Items listed in a dataset:
········

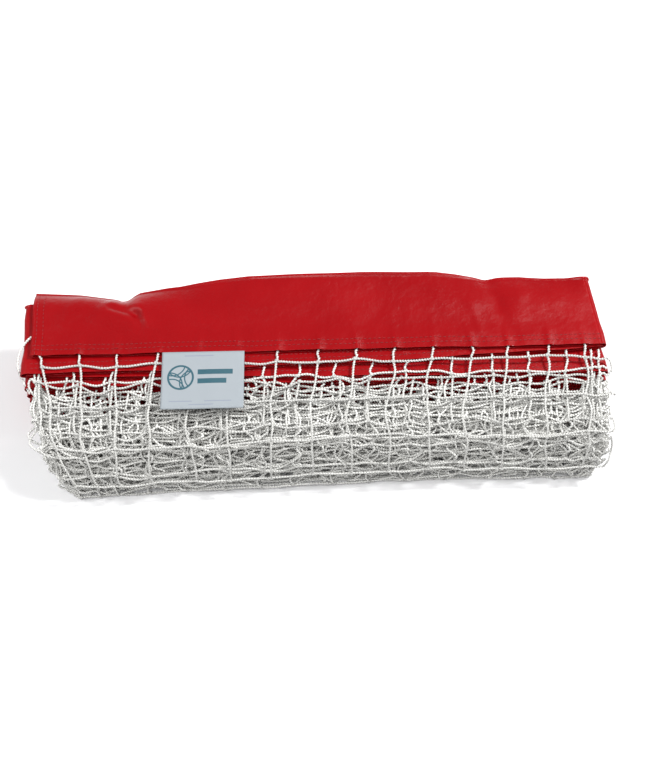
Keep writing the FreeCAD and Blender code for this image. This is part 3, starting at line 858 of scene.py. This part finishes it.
class Route:
    """Where one ply of netting runs, from its own hem to the floor, seen from the end."""

    def __init__(self, fold, inset, foot=None):
        self.fold, self.inset = fold, inset
        hem_y = HEM - (lean(fold) + lean(max(fold - 1, 1))) / 2 * (fold > 1)
        hem_z = LEVEL - (fold - 1) * PITCH
        radius = NOSE_RADIUS - inset
        slope_top = np.array(KNEE) + inset * np.array([-math.sin(SLOPE), -math.cos(SLOPE)]) * 0.97
        points = [(hem_y + 7, hem_z), (hem_y, hem_z)]
        if fold == 1 and inset < 2:
            points += [tuple(slope_top + (3, 0.2)), tuple(slope_top + (-3, -0.9))]
        else:
            lowest = CORE_Y + radius * math.cos(math.radians(104))
            meet = max(min(hem_y - 12 - 0.1 * inset, slope_top[0]), lowest + 2)
            points.append((hem_y - 3, hem_z - 0.3))
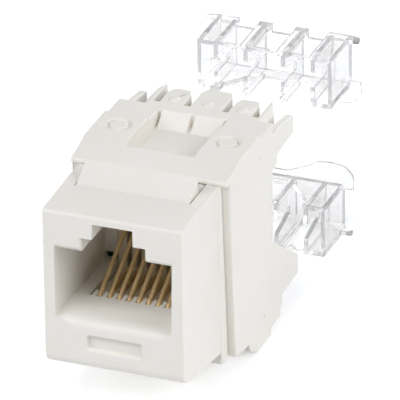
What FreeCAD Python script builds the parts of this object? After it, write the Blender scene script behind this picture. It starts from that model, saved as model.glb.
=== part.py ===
import FreeCAD, Part
import math
import os
import re
import Sketcher

# Keystone jack with eight spring contacts, two rows of insulation-displacement
# terminals and two clear wire caps, lifted off behind the rows they press home.
# Frame: +X right, +Y from the front face to the rear, +Z up, origin at the centre
# of the plug port's mouth. Millimetres.

SIZES = {
    # front housing
    "face_w": 14.5, "face_low": 8.85, "face_high": 7.95, "shell_len": 10.15,
    "top_rise": 0.25, "foot_drop": 1.4, "foot_len": 9.85, "hook_drop": 1.35,
    "hook_thick": 1.45, "front_round": 1.2, "edge_round": 0.35,
    "rim_len": 0.5, "rim_proud": 0.16, "rim_bevel": 0.14,
    "skirt_wall": 0.4, "skirt_len": 3.5, "skirt_top": 5.9,
    # plug port
    "port_w": 12.2, "port_low": 3.4, "port_high": 3.8, "port_len": 12.9,
    "rail_drop": 0.35, "sill_high": 0.5,
    "step_w": 6.6, "step_high": 5.4, "notch_w": 4.2, "notch_high": 7.1,
    "lip_len": 1.1, "lip_drop": 0.45, "lead_in": 0.5,
    "label_w": 5.8, "label_h": 1.65, "label_z": 5.95, "label_deep": 0.55,
    "label_round": 0.35,
    # panel latch
    "latch_w": 11.8, "latch_y": 5.5, "latch_len": 2.4, "latch_rise": 1.5,
    "latch_thick": 1.0, "latch_tail": 2.3, "latch_step": 0.12, "latch_gap": 0.08,
    "root_gap": 0.06,
    # contact carrier and springs
    "pitch": 1.016, "comb_y": 5.0, "comb_tooth": 0.5,
    "tooth_len": 1.1, "tooth_slope": 0.9, "carrier_w": 9.4, "carrier_top": 4.75,
    "carrier_thick": 1.1, "rack_y": 12.95, "rack_high": 1.3, "wire_d": 0.46,
    "wire_bend": 0.6, "wire_rise": 30.0, "wire_front": 5.25, "wire_reach": 13.6,
    # circuit board
    "board_y": 15.0, "board_thick": 1.2, "board_w": 13.2, "board_low": 10.6,
    "board_high": 6.9, "board_gap": 0.1, "well_y": 14.2,
    # rear housing
    "body_w": 16.3, "cheek_wall": 0.8, "roof_y": 9.6, "wall_y": 10.2, "wall_lean": 1.25,
    "body_end": 22.0, "roof_over": 0.4, "lip_round": 0.3,
    "roof_low": 8.25, "roof_front": 8.65, "roof_mid": 9.05, "roof_high": 9.5,
    "roof_slope_y": 11.8, "roof_crest_y": 13.3, "roof_step_y": 18.7,
    "belly_y": 15.0, "belly_front": 11.85, "belly_low": 13.85,
    "belly_tail": 13.05, "cavity_len": 6.8, "fit": 0.05,
    "pocket_w": 7.2, "pocket_y": 12.7, "pocket_end": 20.0, "pocket_floor": 7.6,
    "ramp_w": 3.05, "ramp_gap": 0.5, "ramp_len": 1.6, "disc_d": 2.6, "plug_d": 1.8,
    "disc_x": 5.7, "disc_y": 16.3, "disc_deep": 0.3,
    # terminal arms, mirrored about the level mid_z
    "mid_z": -1.5, "arm_out": 9.6, "arm_in": 6.8, "arm_w": 13.0, "arm_root": 24.8,
    "arm_end": 28.0, "mid_end": 28.9, "slot_w": 0.7, "slot_in": 2.0, "slot_out": 5.2,
    "tip_bevel": 0.4, "tip_cut": 0.9, "spike_end": 28.8, "spike_run": 2.1,
    "arm_bevel": 0.5, "seat_in": 5.6, "seat_out": 8.6, "seat_len": 5.5,
    "cheek_root": 22.8, "cheek_end": 27.8, "cheek_drop": 0.75, "cheek_tall": 2.6,
    "web_high": 3.9, "web_end": 28.7, "web_tall": 2.05, "web_step": 0.45,
    "shoulder_y": 24.9, "shoulder_w": 0.75, "shoulder_drop": 0.75,
    "dot_d": 1.25, "dot_y": 25.7, "dot_high": 0.16,
    # terminals
    "blade_thick": 0.5, "blade_w": 2.0, "blade_y": 21.4, "blade_end": 26.6,
    "fork_gap": 0.36, "fork_len": 1.5, "tail_w": 0.7, "blade_level": 7.9,
    "blade_fit": 0.04,
    # wire caps
    "cap_w": 14.4, "cap_len": 6.0, "cap_high": 5.6, "cap_wall": 0.6, "bar_thick": 0.5,
    "bar_w": 1.4, "side_bar_w": 2.4, "bar_x": 1.95, "window_drop": 0.9, "rib_w": 0.45,
    "rib_notch": 3.3, "notch_h": 0.8, "notch_flare": 0.8, "tab_d": 1.0,
    "lobe_high": 2.1, "lobe_dip": 0.4, "lobe_in": 1.1, "lobe_x": 5.0, "lobe_round": 1.1,
    "lobe_w": 1.05, "lobe_thick": 0.45, "side_wall": 0.4,
    "ear_w": 1.0, "ear_len": 1.1, "vee_side": 0.35, "vee_len": 4.2, "vee_edge": 1.1,
    "gate_w": 3.3, "gate_len": 4.4, "upper_y": 40.8, "upper_lift": 2.32,
    "lower_y": 38.5, "lower_lift": 1.73, "bar_clear": 0.75,
}

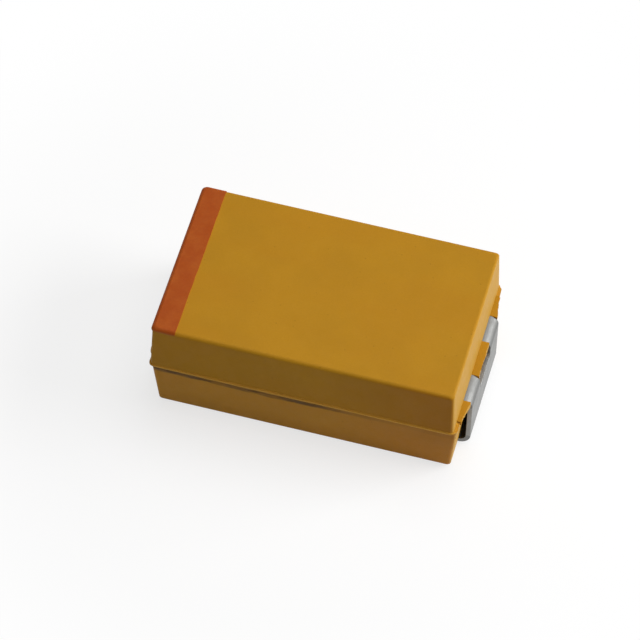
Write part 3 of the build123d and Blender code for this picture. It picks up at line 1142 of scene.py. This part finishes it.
def lay_table(stage):
    """A wide pale table that keeps the chip's shadow and fades to white away from it."""
    mesh = bpy.data.meshes.new("table")
    sides = ((-1, -1), (1, -1), (1, 1), (-1, 1))
    mesh.from_pydata([(x * TABLE_REACH, y * TABLE_REACH, -TABLE_DROP) for x, y in sides], [], [(0, 1, 2, 3)])
    table = linked(bpy.data.objects.new("table", mesh))
    material, where = new_finish("pale_table")
    white = put("ShaderNodeEmission", {"Color": WHITE}, tree=where.tree)
    lit = put("ShaderNodeBsdfDiffuse", {"Color": WHITE}, tree=where.tree)
    away = calc("LENGTH", where).other("Value")
    near = put("ShaderNodeMixShader", {0: SHADOW_FAINTNESS, 1: lit, 2: white})
    near = put("ShaderNodeMixShader", {0: ramp(away, *TABLE_FADE), 1: near, 2: white})
    bounce = put("ShaderNodeBsdfDiffuse", {"Color": shaded(stage.floor)}, tree=where.tree)
    both = put("ShaderNodeMixShader", {0: seen_ray(where.tree), 1: bounce, 2: near})
    put("ShaderNodeOutputMaterial", {"Surface": both})
    mesh.materials.append(material)


def seen_ray(tree):
    """1 for what the camera sees, straight or in a gloss or through glass."""
    straight = put("ShaderNodeLightPath", None, "Is Camera Ray", tree)
    seen = calc("MAXIMUM", straight, straight.other("Is Glossy Ray"))
    return calc("MAXIMUM", seen, straight.other("Is Transmission Ray"))


def surround(scene, stage):
    """Even light from all round, seen as white."""
    world = bpy.data.worlds.new("studio")
    world.use_nodes = True
    tree = world.node_tree
    tree.nodes.clear()
    even, white = (
        put("ShaderNodeBackground", {"Color": WHITE, "Strength": strength}, tree=tree)
        for strength in (stage.ambient, 1.0)
    )
    both = put("ShaderNodeMixShader", {0: seen_ray(tree), 1: even, 2: white})
    put("ShaderNodeOutputWorld", {"Surface": both})
    scene.world = world


def softbox(name, aim, toward, side, watts):
    """A square lamp that stands toward a direction and faces the chip."""
    lamp = bpy.data.lights.new(name, "AREA")
    lamp.shape = "RECTANGLE"
    lamp.size, lamp.size_y = side, side
    lamp.energy = watts
    holder = linked(bpy.data.objects.new(name, lamp))
    away = Vector(toward).normalized()
    holder.location = aim + away * LAMP_DISTANCE
    holder.rotation_euler = away.to_track_quat("Z", "Y").to_euler()


def placed_camera(stage, aim):
    """The camera, from its turn, height and roll about the chip."""
    turned, raised = stage.azimuth, stage.elevation
    back = Vector(
        (math.sin(turned) * math.cos(raised), -math.cos(turned) * math.cos(raised), math.sin(raised))
    )
    level = Vector((math.cos(turned), math.sin(turned), 0.0))
    right = Matrix.Rotation(stage.roll, 3, back) @ level
    up = back.cross(right)
    lens = bpy.data.cameras.new("camera")
    lens.lens = stage.lens
    lens.clip_start, lens.clip_end = 0.001, 10.0
    camera = linked(bpy.data.objects.new("camera", lens))
    place = aim + back * stage.distance - right * stage.aim_right - up * stage.aim_up
    camera.matrix_world = Matrix.Translation(place) @ Matrix((right, up, back)).transposed().to_4x4()
    return camera


class CHIP_PT_panel(Panel):
    """Lists the steps that dress the chip"""

    bl_idname = "CHIP_PT_panel"
    bl_label = "Chip capacitor"
    bl_space_type = "VIEW_3D"
    bl_region_type = "UI"
    bl_category = "Chip capacitor"

    def draw(self, context):
        for step in STEPS:
            self.layout.operator(step.bl_idname)
        for settings in SETTINGS:
            group = getattr(context.scene, settings)
            box = self.layout.box()
            for name in group.bl_rna.properties.keys():
                if name not in ("rna_type", "name"):
                    box.prop(group, name)


SETTINGS = {
    "chip_case": CaseSettings,
    "chip_band": BandSettings,
    "chip_terminals": TerminalSettings,
    "chip_inside": InsideSettings,
    "chip_stage": StageSettings,
}
STEPS = (CHIP_OT_case, CHIP_OT_band, CHIP_OT_terminals, CHIP_OT_inside, CHIP_OT_stage)
CLASSES = (*SETTINGS.values(), *STEPS, CHIP_PT_panel)


def register():
    for group in CLASSES:
        bpy.utils.register_class(group)
    for name, group in SETTINGS.items():
        setattr(bpy.types.Scene, name, PointerProperty(type=group))


def unregister():
    for name in SETTINGS:
        delattr(bpy.types.Scene, name)
    for group in reversed(CLASSES):
        bpy.utils.unregister_class(group)


def main():
    """Makes every piece and the stage."""
    register()
    bpy.ops.chip.case()
    bpy.ops.chip.band()
    bpy.ops.chip.terminals()
    bpy.ops.chip.inside()
    bpy.ops.chip.stage()


if __name__ == "__main__":
    main()
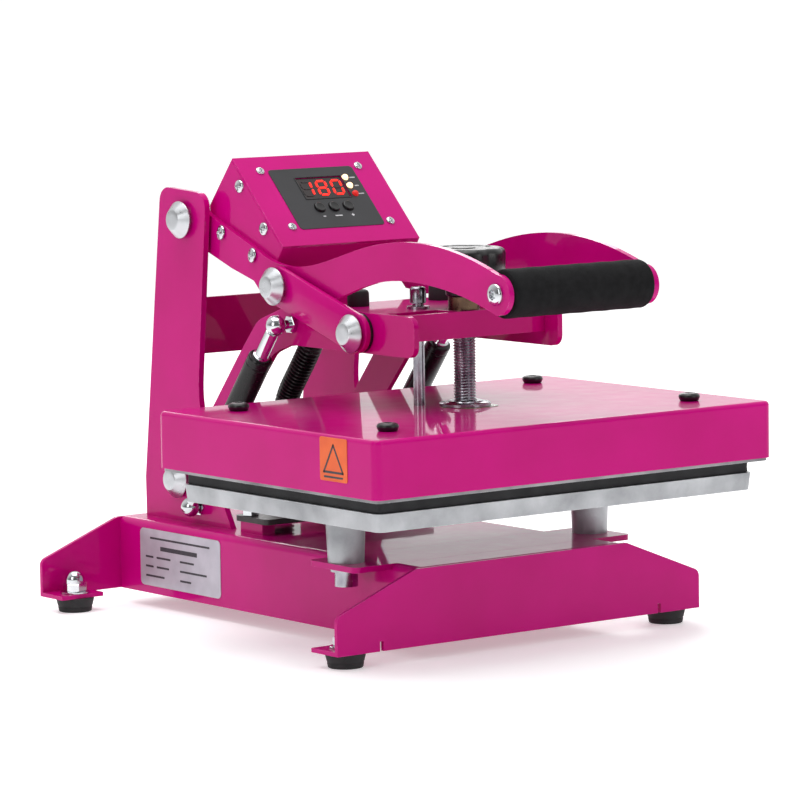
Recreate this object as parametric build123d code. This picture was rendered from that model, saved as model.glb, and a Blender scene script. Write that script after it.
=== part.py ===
from build123d import *
import math
import os

os.makedirs("parts", exist_ok=True)

# Millimetres: x across, y back from the front of the heat cover, z up from the floor
Y_MID = 210.05

# Pivots and spring balls, as (y, z)
LOWER_PIVOT = (372.3, 94.1)
TOP_PIVOT = (361.9, 284.6)
KNEE = (247.2, 242.6)
TOGGLE = (157.1, 214.8)
BALL_LOW = (348.5, 76.5)
BALL_HIGH = (238.3, 215.8)

# Side plate stack, measured outwards from the middle
INNER_FACE = 61.0
INNER_OUTSIDE = 65.2
OUTER_FACE = 67.9
OUTER_OUTSIDE = 72.4
CLEAR = 0.3
RUNNING = 0.05

# Pivot hardware
SHAFT_R = 8.0
PIN_R = 7.0
SPRING_X = 80.0
TUBE_R = 9.0
ROD_R = 4.0
BALL_R = 4.0
OPEN_SOCKET_R = 5.6

# Base
RAIL_X = 90.8
RAIL_TOP = 63.4
RAIL_BOTTOM = 10.3
SHEET = 2.5
FOOT_PLATE = 3.0
FRONT_Y = 63.5
REAR_Y = 428.3
FOOT_X = 141.6
FOOT_YS = (79.0, 409.8)
BAR_T = 4.0

# Platens
COVER_X = 173.0
COVER_LENGTH = 251.5
COVER_LOW = 122.1
COVER_TOP = 161.6
COVER_SHEET = 1.5
PLATEN_LOW = 119.9
PLATEN_TOP = 132.0
PAD_TOP = 119.6
TABLE_TOP = 111.5
TABLE_LOW = 99.3
TABLE_SCREWS = (108.0, 122.0)
STUDS = ((132.0, 41.0), (131.0, 213.0))

# Pressure screw
SCREW_Y = 126.0
PLATE_LOW = 225.0
PLATE_TOP = 229.0
GUIDES = (20.0, 152.0)

# Lever and its control box
GRIP = (8.3, 249.8)
GRIP_R = 16.5
SLOPE = 85.9
PANEL_T = 1.5
OVERLAY_T = 0.4
BOARD_DEPTH = 8.4
BUTTON_XS = (-10.9, 1.8, 14.4)
BUTTON_UP = 34.0
LAMPS = ((26.2, 61.3), (26.2, 53.3), (27.0, 45.4))
PANEL = Plane(origin=(0, 254.2, 269.4), x_dir=(1, 0, 0), z_dir=(0, -1, 1))
REAR_FACE = Plane(origin=(0, 314.9, 330.2), x_dir=(1, 0, 0), z_dir=(0, 35.3, 29.5))
SWITCH_X = 30.0
INLET_X = -20.0
FITTING_DOWN = 23.0
TRUNNION_R = 1.2

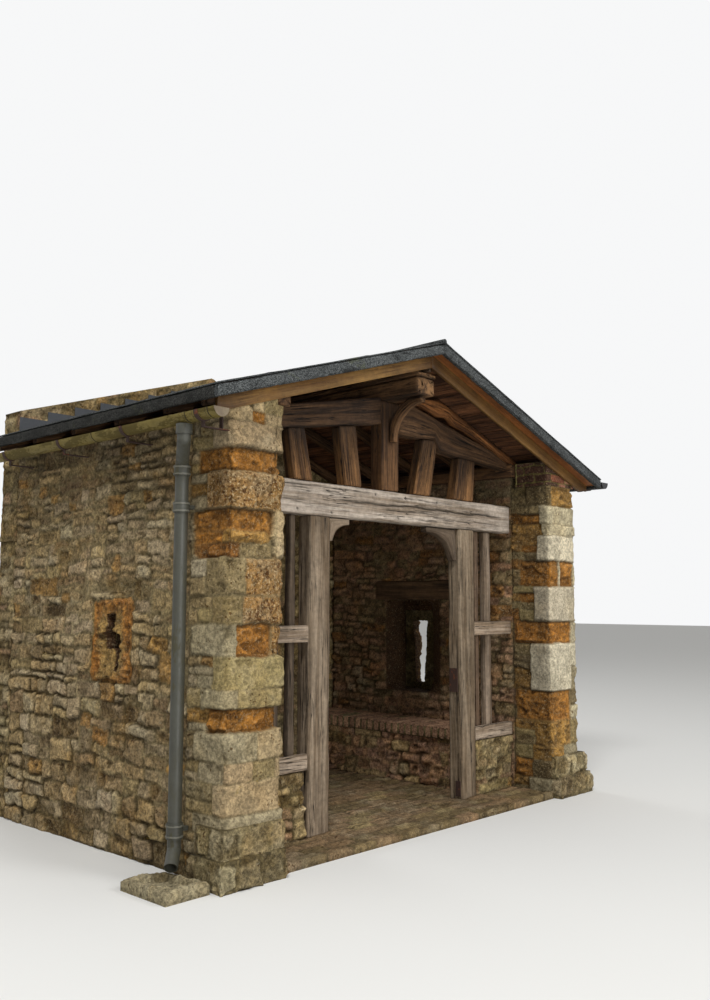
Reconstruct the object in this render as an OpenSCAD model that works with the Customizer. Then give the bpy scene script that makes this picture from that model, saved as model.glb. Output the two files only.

········

EXERCISE GOAL:
Pick out all lines from the data above in which the word "with" appears.

FINISHED TASK:
# Keystone jack with eight spring contacts, two rows of insulation-displacement
Reconstruct the object in this render as an OpenSCAD model that works with the Customizer. Then give the bpy scene script that makes this picture from that model, saved as model.glb. Output the two files only.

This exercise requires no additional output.